To achieve the aspiration for an inclusive and sustainable human development in Africa, as articulated in the Africa Union’s (AU) Agenda 2063 and reiterated in the Common Africa position on post 2015, African countries must reconsider their approach to the fight against corruption. In the last 15 years, the international community of anticorruption practitioners and advocates have induced African countries to establish anticorruption laws and bodies. With few exceptions, almost every African country—sometimes of their own volition and at times under immense pressure from international financial institutions—has embarked on wide-ranging reforms aimed at strengthening state accountability and eradicating corruption. However, these interventions have not resulted in any noticeable decline in corruption in most parts of Africa. Indeed, multiple indexes such as Transparency International’s Corruption Perception Index (CPI), the Mo Ibrahim Foundation’s Governance in Africa Report, and the Afrobarometer, indicate that corruption has been on the steady rise in Africa. The critical question, then, is why the legion of interventions aimed at combating corruption have not yielded positive outcomes.

With monumental trust deficit between the state and citizens in Africa, relying on Anti-Corruption Agencies (ACAs) to fight corruption can only yield limited results. For many countries, the establishment of an ACA was just another box to tick in order to get the next round of development assistance; the agencies themselves are mere window dressing, often suffering from institutional weaknesses and a lack of sufficient human and material resources. In several African countries, for example, ACA funding is tied to presidential benevolence instead of allocation through a transparent national budgetary processes. They are staffed by people with no technical expertise, sometimes including retired public servants who have no real zeal to rock the boat. In these countries, the modus operandi is to fight corruption in areas earmarked by the ruling political regime. In some countries, leaders have used the ACAs to further witch-hunts against political opponents.

How does Africa navigate itself out of this quagmire? To win the battle against corruption, Africa must move beyond offices and notepads to pragmatism and action, exploring new and innovative solutions:

  • To begin with, anticorruption strategies must be comprehensive, and must include governance innovations such as open data, transparency and accountability in business, procurement, construction, etc. As part of this comprehensive approach, resources from the national budget must directly be allocated for anticorruption capacity building as part of national development plans (NDPs). As with other parts of NDPs, annual and biannual benchmarks and targets must be established to track the progress of anticorruption initiatives.
  • In addition, African governments can and should make use of new information and communication technologies (ICTs) and citizen social accountability tools.

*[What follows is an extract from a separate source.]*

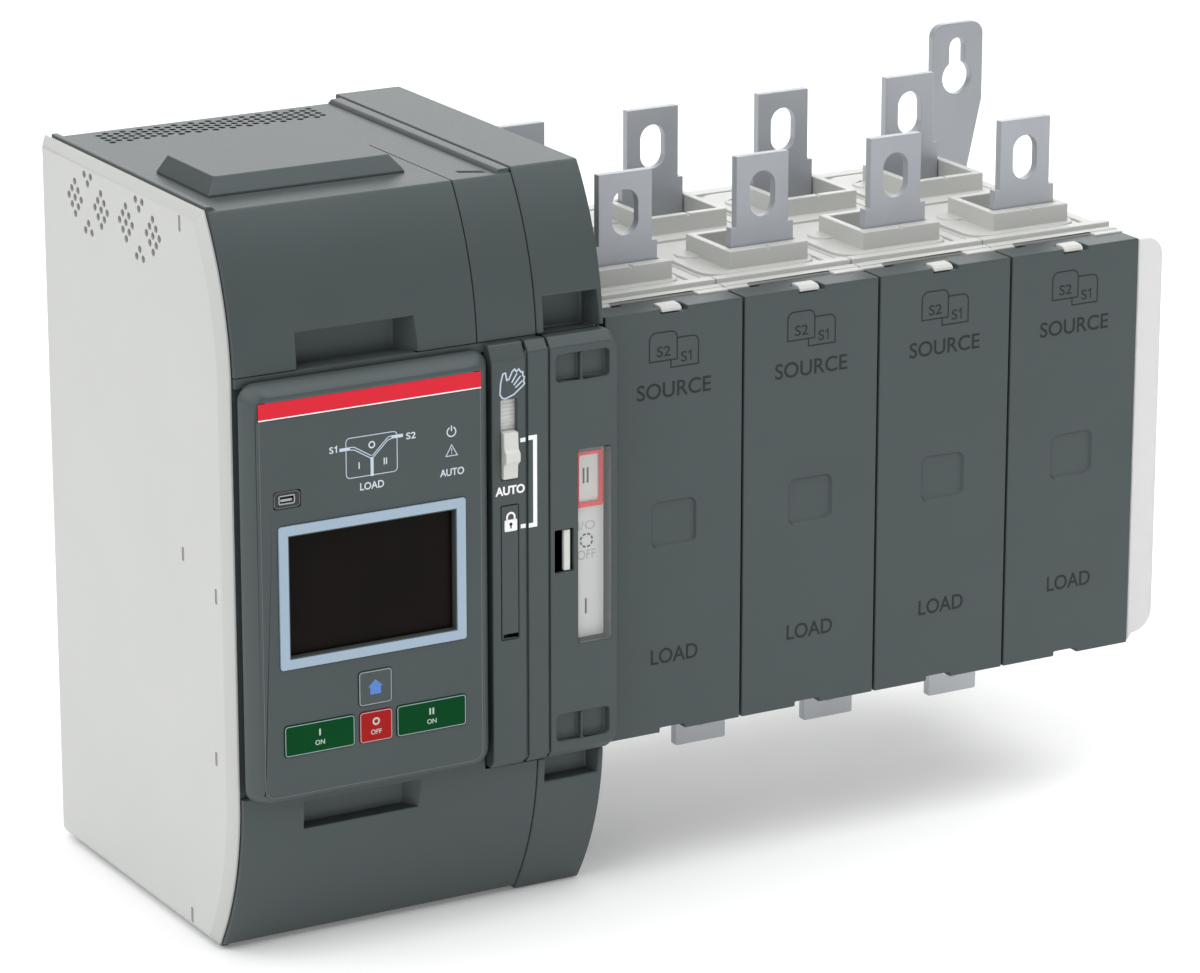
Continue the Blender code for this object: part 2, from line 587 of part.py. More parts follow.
# ---------------------------------------------------------- operator panel
SCREEN = (-152.9, -71.3, 61.7, 119.9)
SCREEN_RIM = 4.2
KEYS = {
    "key_source_1_on": (-151.7, -121.4, 26.0, 38.5),
    "key_off": (-118.9, -104.8, 26.0, 38.5),
    "key_source_2_on": (-102.5, -71.9, 26.0, 38.5),
    "key_home": (-119.1, -104.8, 41.4, 55.3),
}
USB, USB_MOUTH = (-154.3, -143.1, 127.2, 133.8), (-152.0, -145.6, 128.9, 132.1)
STRIPE = (-160.4, -63.9, 163.1, 169.9)


def build_hmi_bezel(dark):
    back = rounded(-165.1, -58.0, 6.2, 176.4, 6.0)
    face = rounded(-160.6, -63.6, 8.4, 172.0, 5.0)
    body = loft("Y", (HMI_BACK, back), (HMI_BACK - 1.8, back), (HMI_FACE, face))
    hollow = loft("Y", (HMI_BACK + 1, rounded(-162.8, -60.4, 8.6, 174.0, 4.0)),
                  (HMI_BACK - 1.8, rounded(-162.8, -60.4, 8.6, 174.0, 4.0)),
                  (HMI_FACE + SHELL, rounded(-159.0, -65.4, 10.6, 170.0, 4.0)))
    front, behind = HMI_FACE - 2, HMI_FACE + 4
    openings = [prism("Y", rounded(*grown(SCREEN, GAP), 2.0), front, behind)]
    openings += [prism("Y", rounded(*grown(box, GAP), 1.5), front, behind) for box in KEYS.values()]
    openings += [prism("Y", rectangle(*grown(USB, GAP)), front, behind)]
    openings += [block(-163.0, -61.0, HMI_FACE - 2, HMI_FACE + 0.6, STRIPE[2] - GAP, STRIPE[3] + GAP)]
    bezel = make("hmi_bezel", dark, body, cuts=[hollow])
    boolean(bezel, "DIFFERENCE", openings, (0.0, 0.0, 0.0))


def build_hmi_rear_case(dark):
    front, rear = HMI_BACK + 0.4, 20.0
    body = block(-158.4, -63.6, front, rear, 11.6, 170.4)
    hollow = block(-156.4, -65.6, front - 1, rear - 2, 13.6, 168.4)
    cable_hole = block(-118.0, -104.0, rear - 4, rear + 1, 28.0, 44.0)
    case = make("hmi_rear_case", dark, body, cuts=[hollow])
    boolean(case, "DIFFERENCE", [cable_hole], (0.0, 0.0, 0.0))


def build_display(blue, glass):
    left, right, low, high = SCREEN
    inner = grown(SCREEN, -SCREEN_RIM)
    make("display_frame", blue,
         prism("Y", rounded(left, right, low, high, 1.8), HMI_FACE - 0.7, HMI_FACE + 4.2),
         cuts=[prism("Y", rectangle(*inner), HMI_FACE - 2, HMI_FACE + 5)])
    make("display_glass", glass, prism("Y", rectangle(*grown(inner, -GAP)), HMI_FACE + 2.8, HMI_FACE + 3.8))


def build_hmi_board(green):
    body = block(-155.0, -67.0, -10.0, -8.4, 16.0, 166.0)
    chips = [block(x, x + 10.0, -8.9, -4.0, z, z + 10.0) for x, z in ((-140, 90), (-110, 100), (-90, 40))]
    make("hmi_board", green, body, joins=chips)


def build_keys(materials):
    for name, box in KEYS.items():
        centre = ((box[0] + box[1]) / 2, HMI_FACE, (box[2] + box[3]) / 2)
        cap = prism("Y", rounded(*box, 1.3), HMI_FACE - 0.4, HMI_FACE + 3.4)
        make(name, materials[name], cap, pivot=centre)


def build_usb_port(black):
    make("usb_port", black, prism("Y", rectangle(*USB), HMI_FACE + 0.3, HMI_FACE + 3.6),
         cuts=[prism("Y", rectangle(*USB_MOUTH), HMI_FACE - 1, HMI_FACE + 2.4)])


def build_stripe(red):
    left, right, low, high = STRIPE
    make("hmi_stripe", red, prism("Y", rectangle(left, right, low, high), HMI_FACE - 0.05, HMI_FACE + 0.25))


# ------------------------------------------- mode selector and padlock tab
def control_body(x0, x1, low=2.4, high=177.6, face_low=5.6, face_high=173.6):
    """Upright bar of the control group, chamfered towards its face above and below."""
    return loft("Y", (CONTROL_BACK, rectangle(x0, x1, low, high)),
                (CONTROL_FACE + 3.0, rectangle(x0, x1, low, high)),
                (CONTROL_FACE, rectangle(x0, x1, face_low, face_high)))


KNOB = (-52.8, -46.3, 123.2, 142.4)
KNOB_SLOT = (-53.1, -46.0, 122.9, 155.6)
LOCK_TAB = (-53.1, -45.6, 56.6, 112.0)


def build_selector(dark, grey, white):
    hollow = block(-55.5, -43.9, CONTROL_FACE + 2.2, CONTROL_BACK + 1, 48.0, 166.0)
    openings = [prism("Y", rectangle(*box), CONTROL_FACE - 1, CONTROL_FACE + 4)
                for box in (KNOB_SLOT, grown(LOCK_TAB, GAP))]
    panel = make("selector_panel", dark, control_body(-57.3, -42.1, face_high=171.6), cuts=[hollow])
    boolean(panel, "DIFFERENCE", openings, (0.0, 0.0, 0.0))
    make("selector_track", grey, block(-55.2, -44.2, -8.9, -7.9, 116.5, 162.0))
    left, right, low, high = KNOB
    middle = (low + high) / 2
    outline = [(-9.2, low), (-12.6, low), (-13.0, middle - 4), (-15.2, middle - 1), (-15.2, middle + 1),
               (-13.4, middle + 4), (-12.6, high), (-9.2, high)]
    make("selector_knob", white, prism("X", outline, left, right), pivot=((left + right) / 2, -9.2, middle))


def build_lock_tab(dark):
    left, right, low, high = LOCK_TAB
    body = block(left, right, CONTROL_FACE + 0.1, 12.0, low, high)
    shackle = rod("X", 3.0, 72.0, 4.0, left - 1, right + 1)
    nail_notch = block(left + 1, right - 1, CONTROL_FACE - 1, CONTROL_FACE + 2.5, low + 0.6, low + 3.0)
    make("lock_tab", dark, body, cuts=[shackle, nail_notch], pivot=((left + right) / 2, CONTROL_FACE, 84.0))


def build_centre_strip(dark):
    make("centre_strip", dark, control_body(-41.0, -31.9))


# ------------------------------------------------------ position indicator
SCALE_FACE = -6.0
WINDOW = (-18.1, -3.4, 49.6, 130.0)
MARKER = (-17.2, -4.4, 104.6, 127.9)
LATCH_POCKET = (-29.0, -20.4, 80.5, 98.3)
RELEASE = (-24.6, -21.7, 80.9, 97.9)
RECESS_COLUMNS = ((-28.0, -16.8), (-16.0, -4.2))
RECESS_ROWS = ((9.6, 20.2), (159.6, 170.1))
RECESS_DEPTH = 3.2


def build_indicator(dark, clear, white, red, pale):
    hollow = block(-29.8, -1.8, CONTROL_FACE + 2.2, CONTROL_BACK + 1, 24.0, 154.0)
    recesses = [block(x0, x1, CONTROL_FACE - 1, CONTROL_FACE + RECESS_DEPTH, z0, z1)
                for x0, x1 in RECESS_COLUMNS for z0, z1 in RECESS_ROWS]
    openings = [prism("Y", rectangle(*box), CONTROL_FACE - 1, CONTROL_FACE + 4)
                for box in (grown(WINDOW, GAP), LATCH_POCKET)]
    frame = make("indicator_frame", dark, control_body(-31.0, -0.6), cuts=[hollow])
    boolean(frame, "DIFFERENCE", recesses + openings, (0.0, 0.0, 0.0))
    make("indicator_window", clear, prism("Y", rectangle(*WINDOW), CONTROL_FACE - 0.4, CONTROL_FACE + 0.5))
    make("indicator_scale", white, prism("Y", rectangle(*grown(WINDOW, -GAP)), SCALE_FACE, SCALE_FACE + 1.0))
    left, right, low, high = MARKER
    front, rear = SCALE_FACE - 1.3, SCALE_FACE - GAP
    make("indicator_marker", red, prism("Y", rectangle(*MARKER), front, rear),
         cuts=[prism("Y", rectangle(left + 2, right - 2.2, low + 2.2, high - 1.8), front - 1, rear + 1)],
         pivot=((left + right) / 2, front, (low + high) / 2))
    make("release_slider", pale, prism("Y", rectangle(*RELEASE), -10.9, -6.0), pivot=(-23.1, -8.0, 89.4))


def build_model():
    for thing in list(bpy.data.objects):
        bpy.data.objects.remove(thing, do_unlink=True)

    dark = plastic("dark_grey_plastic", (0.085, 0.098, 0.098), 0.45)
    light = plastic("light_grey_panel", (0.68, 0.69, 0.67), 0.5)
    white = plastic("off_white_plastic", (0.72, 0.74, 0.70), 0.5)
    steel = plastic("zinc_plated_steel", (0.45, 0.47, 0.50), 0.35, 1.0)
    tinned = plastic("tinned_copper", (0.42, 0.44, 0.48), 0.32, 1.0)
    black = plastic("black_component", (0.02, 0.02, 0.022), 0.5)
    board = plastic("circuit_board_green", (0.02, 0.12, 0.05), 0.4)
    blue = plastic("screen_frame_blue", (0.43, 0.54, 0.69), 0.4)
    glass = plastic("display_black", (0.008, 0.006, 0.005), 0.12)
    clear = plastic("clear_window", (0.9, 0.92, 0.92), 0.05, 0.0, 1.0)
    red = plastic("signal_red", (0.74, 0.025, 0.035), 0.4)
    green = plastic("key_green", (0.0, 0.07, 0.013), 0.4)
    key_red = plastic("key_red", (0.39, 0.007, 0.003), 0.4)

    build_base_plate(steel)
    for index in range(POLES):
        build_pole_cover(index, dark)
        build_pole_housing(index, white)
        build_source_terminal(1, index, SOURCE1_Y, SOURCE1_TOP, tinned)
        build_source_terminal(2, index, SOURCE2_Y, SOURCE2_TOP, tinned)
        build_load_terminal(index, tinned)
    build_end_plate(light)

    build_rotor(1, SOURCE1_Y, SWING, steel)
    build_rotor(2, SOURCE2_Y, 0.0, steel)
    build_transfer_link(steel)
    build_solenoid_plunger(steel)
    for source, extent in enumerate(SOLENOIDS, start=1):
        build_solenoid(source, extent, black)
    build_mechanism_bracket(steel)
    build_control_board(board)
    build_power_supply(black)

    build_side_panel(light)
    build_top_cover(dark)
    build_bottom_cover(dark)
    build_raised_cover(dark)
    build_front_panel(dark)
    build_top_hatch(dark)
    build_vent_grille(dark)

    build_hmi_bezel(dark)
    build_hmi_rear_case(dark)
    build_display(blue, glass)
    build_hmi_board(board)
    build_keys({"key_source_1_on": green, "key_off": key_red, "key_source_2_on": green, "key_home": dark})
    build_usb_port(black)
    build_stripe(red)

    build_selector(dark, light, white)
    build_lock_tab(dark)
    build_centre_strip(dark)
    build_indicator(dark, clear, white, red, light)


build_model()
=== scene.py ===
"""Looks of a four-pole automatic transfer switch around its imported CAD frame."""

import math

import bmesh
import bpy
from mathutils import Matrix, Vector


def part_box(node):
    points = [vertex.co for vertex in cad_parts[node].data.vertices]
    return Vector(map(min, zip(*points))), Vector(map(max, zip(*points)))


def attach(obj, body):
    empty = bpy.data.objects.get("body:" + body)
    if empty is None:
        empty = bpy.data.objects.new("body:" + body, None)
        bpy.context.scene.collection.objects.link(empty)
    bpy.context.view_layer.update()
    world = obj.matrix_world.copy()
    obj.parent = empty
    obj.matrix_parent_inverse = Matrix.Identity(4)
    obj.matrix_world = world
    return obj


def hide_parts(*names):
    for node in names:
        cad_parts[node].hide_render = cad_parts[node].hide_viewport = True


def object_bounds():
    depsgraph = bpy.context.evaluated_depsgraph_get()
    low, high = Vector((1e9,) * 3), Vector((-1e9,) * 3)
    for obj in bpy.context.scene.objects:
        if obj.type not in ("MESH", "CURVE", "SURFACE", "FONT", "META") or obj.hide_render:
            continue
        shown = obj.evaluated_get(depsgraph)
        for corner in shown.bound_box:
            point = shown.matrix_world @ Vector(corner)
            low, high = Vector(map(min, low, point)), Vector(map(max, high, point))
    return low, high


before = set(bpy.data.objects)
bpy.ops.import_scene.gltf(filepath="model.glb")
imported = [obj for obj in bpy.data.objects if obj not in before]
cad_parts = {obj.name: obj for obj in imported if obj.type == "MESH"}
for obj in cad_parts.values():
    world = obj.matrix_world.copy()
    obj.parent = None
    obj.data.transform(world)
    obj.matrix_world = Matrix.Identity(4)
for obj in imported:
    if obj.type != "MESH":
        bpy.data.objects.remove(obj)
CAD_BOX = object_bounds()
MM = 0.001
POLES = 4
CHASSIS = "chassis"
DARK_SLOT, LIGHT_SLOT, WHITE_SLOT = "dark_grey_plastic", "light_grey_panel", "off_white_plastic"

# The drawing's origin is the lower left front corner of the first pole, in millimetres.
POLE_MARGIN = 0.25
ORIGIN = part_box("pole_cover_1")[0] - Vector((POLE_MARGIN, 0.0, 0.0)) * MM
# Rotor shafts, as y and z of their axes.
SHAFTS = ((41.3, 92.0), (130.4, 92.0))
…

For instance, a number of web based applications have been developed to report instances of corruption in real time, providing an opportunity for cheap, affordable solutions to citizens and quick responses/actions by anti-corruption agencies and integrity institutions. See, for example, the Huduma, Ushahidi in Kenya and Frontline SMS campaigns on drug stock outs in the region.
  • Civil society organisations (CSOs) must play an increased role as the true watchdogs of the people. Given these responsibilities, and the need for CSOs to be autonomous and sensitive to local needs, it is unfortunate that almost 90% of anticorruption CSOs in Sub-Saharan Africa are funded by international donor agencies. The funding strategy must be adjusted, with national governments and other non-state actors taking up more responsibility for supporting anticorruption CSO activities.
  • Speaking of the international community, development partners must switch from playing a hypocritical role where they condemn corruption in the public sector in Africa but do little to stop corruption by private sector groups from their countries. They must embrace a new form of partnership where the private sector, including banks and transnational companies, are held to the same standards as public institutions.